I was unfair, but only to the extent that I unintentionally exonerated the media from its share of the blame.
The hype surrounding this story showcased -- and, sadly, continues to showcase -- everything that is wrong with the smash-and-grab 24-hour news cycle.
I believe in being provocative, in bringing entertainment value alongside investment value and unique perspectives on the news. That's all good. But, above all else, I shoot straight.For instance, my first reaction to news that Apple "missed" iPhone 5 estimates was not that they "missed," but that irresponsible Wall Street analysts who produce unscientific and unreliable projections deserve flack for bigger picture problems in the dysfunctional analyst-media-stock market relationship. For better, but usually for worse, the media eats analyst conjecture up. This unfortunate tradition of taking seriously the numbers analysts pull out of the air leads us to the absurd territory of being let down when Apple sells, at minimum, 5 million phones in one weekend! And, if you're Henry Blodget at Business Insider, you can be all over the place on the issue. While you're there, you can take a well-regarded partner like Bloomberg into the mud with you.
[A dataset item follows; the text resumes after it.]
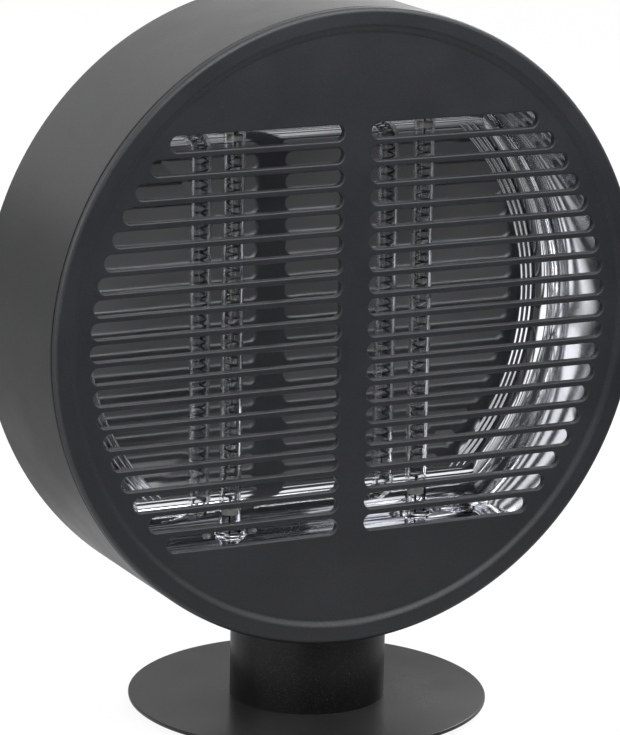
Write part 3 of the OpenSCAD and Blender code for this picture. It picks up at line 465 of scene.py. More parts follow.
def powder_coat_group():
    """Baked powder: orange peel, fine grit, uneven sheen and a little settled dust."""
    speck_colour, dust_colour = (0.16, 0.16, 0.165, 1), (0.33, 0.32, 0.3, 1)
    sheet, given, out = new_group(
        "Powder coat", {"Colour": (0.03, 0.03, 0.03, 1), "Grit": 0.5, "Dust": 0.1}, ("Height",))
    place = sheet.place()
    peel = sheet.noise(place, 1.6, 2.0, 0.45)
    grit = sheet.noise(place, 0.35, 3.0, 0.6)
    cloud = sheet.noise(place, 38, 3.0, 0.55)
    speck = sheet.ramp(sheet.noise(place, 0.5, 1.0, 0.3), 0.62, 0.72)
    dust = sheet.math("MULTIPLY", sheet.ramp(sheet.facing("Z"), 0.25, 0.95), given["Dust"])
    dust = sheet.math("MULTIPLY", dust, sheet.ramp(cloud, 0.3, 0.7, 0.6, 1.0))
    lighter = sheet.blend(sheet.math("MULTIPLY", speck, 0.16), given["Colour"], speck_colour)
    tinted = sheet.add("VectorMath", {"operation": "SCALE"}, Vector=lighter,
                       Scale=sheet.ramp(cloud, 0.25, 0.75, 0.9, 1.12))
    rough = sheet.ramp(cloud, 0.3, 0.7, given["Rough Low"], given["Rough High"])
    sheet.set(out, "Colour", sheet.blend(dust, tinted.outputs[0], dust_colour))
    sheet.set(out, "Roughness", sheet.math("ADD", rough, sheet.math("MULTIPLY", dust, 0.5), True))
    sheet.set(out, "Height", sheet.math("ADD", sheet.math("MULTIPLY", peel, 0.6),
                                        sheet.math("MULTIPLY", grit, given["Grit"])))
    return sheet.tree


def rolled_metal_group():
    """Rolled sheet: faint lines along one way, broad waves and smudged gloss."""
    stain_colour = (0.33, 0.3, 0.27, 1)
    sheet, given, out = new_group(
        "Rolled metal", {"Colour": (0.8, 0.8, 0.8, 1), "Grain X": 40.0, "Grain Z": 900.0,
                         "Stain": 0.2}, ("Grain", "Waves"))
    place = sheet.place()
    scale = sheet.add("CombineXYZ", X=given["Grain X"], Y=300.0, Z=given["Grain Z"]).outputs[0]
    stretched = sheet.vector("MULTIPLY", place, scale)
    grain = sheet.add("TexNoise", Vector=stretched, Scale=1.0, Detail=3.0).outputs["Fac"]
    smudge = sheet.noise(place, 17, 4.0, 0.62)
    stain = sheet.math("MULTIPLY", sheet.ramp(smudge, 0.45, 0.75), given["Stain"])
    mixed = sheet.math("ADD", sheet.math("MULTIPLY", smudge, 0.7),
                       sheet.math("MULTIPLY", grain, 0.3))
    sheet.set(out, "Colour", sheet.blend(stain, given["Colour"], stain_colour))
    sheet.set(out, "Roughness", sheet.ramp(mixed, 0.35, 0.65, given["Rough Low"],
                                           given["Rough High"]))
    sheet.set(out, "Grain", grain)
    sheet.set(out, "Waves", sheet.noise(place, 55, 1.0, 0.4))
    return sheet.tree


def fine_grain_group():
    """Moulded or fired surfaces: a fine leathery grain, soft blotches and handling marks."""
    sheet, given, out = new_group(
        "Fine grain", {"Colour": (0.5, 0.5, 0.5, 1), "Second Colour": (0.4, 0.4, 0.4, 1),
                       "Grain Size": 0.5}, ("Height",))
    place = sheet.place()
    grain = sheet.add("TexVoronoi", {"feature": "SMOOTH_F1"}, Vector=place,
                      Scale=sheet.math("DIVIDE", 1 / MM, given["Grain Size"])).outputs["Distance"]
    blotch = sheet.noise(place, 6, 4.0, 0.6)
    sheet.set(out, "Colour", sheet.blend(sheet.ramp(blotch, 0.35, 0.7), given["Colour"],
                                         given["Second Colour"]))
    sheet.set(out, "Roughness", sheet.ramp(blotch, 0.3, 0.7, given["Rough Low"],
                                           given["Rough High"]))
    sheet.set(out, "Height", sheet.math("ADD", grain, sheet.math("MULTIPLY", blotch, 0.3)))
    return sheet.tree


def new_material(name, **fixed):
    """A material with a Principled BSDF, whose same-everywhere values are on its own sockets."""
    material = bpy.data.materials.new(name)
    material.use_nodes = True
    sheet, shader = Sheet(material.node_tree), material.node_tree.nodes["Principled BSDF"]
    for socket, value in fixed.items():
        sheet.set(shader, socket.replace("_", " "), value)
    return material, sheet, shader


def new_finish(name, **fixed):
    FINISHES[name], sheet, shader = new_material(name + "_finish", **fixed)
    return sheet, shader


def from_group(name, group, fixed, colour, low, high, **values):
    """A finish whose colour and roughness, between low and high, come from a shared group."""
    sheet, shader = new_finish(name, **fixed)
    given = sheet.add("Group", {"node_tree": group}, Colour=(*colour, 1), Rough_Low=low,
                      Rough_High=high, **values).outputs
    sheet.set(shader, "Base Color", given["Colour"])
    sheet.set(shader, "Roughness", given["Roughness"])
    return sheet, shader, given


def painted(name, group, colour, grit, dust, low, high, depth, gloss, painted_light_behind=None):
    """Powder-coated metal; behind the given depth a lighter grey paints in the light that the
    mirror throws back.
    """
    painted_back_light, fade = (0.1, 0.1, 0.105, 1), 0.1 * MM
    sheet, shader, coat = from_group(name, group, {"Specular_IOR_Level": gloss}, colour, low, high,
                                     Grit=grit, Dust=dust)
    if painted_light_behind is not None:
        # Painted light: the cover's back faces get a lighter grey in place of the light that the
        # mirror reflects onto them.
        inside = sheet.ramp(sheet.part(sheet.place(), "Y"), painted_light_behind - fade, painted_light_behind)
        sheet.set(shader, "Base Color", sheet.blend(inside, coat["Colour"], painted_back_light))
    sheet.bump(shader, coat["Height"], depth)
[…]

Here's a Tuesday morning Tweet from Blodget: Follow me here. Blodget teases a story by referring to iPhone sales as "crappy." Let's start with what's wrong with that. First, they weren't crappy. If they were, I guess his characterization would have been fine. But, they weren't. The number, including preorders, might have been more than seven million. And, by now, who knows how high it's gone? So Henry, please tell us, what the hell were you talking about when you said sales were "crappy?" What makes things even worse is that Blodget uses the disingenuous "crappy" line to lead into a story that absolutely does not reflect the tone of his tease. When you open the link, you come to a Business Insider-hosted version of this relatively tame Bloomberg story titled, "Apple iPhone 5's Thin Display Drives Supply Shortfall."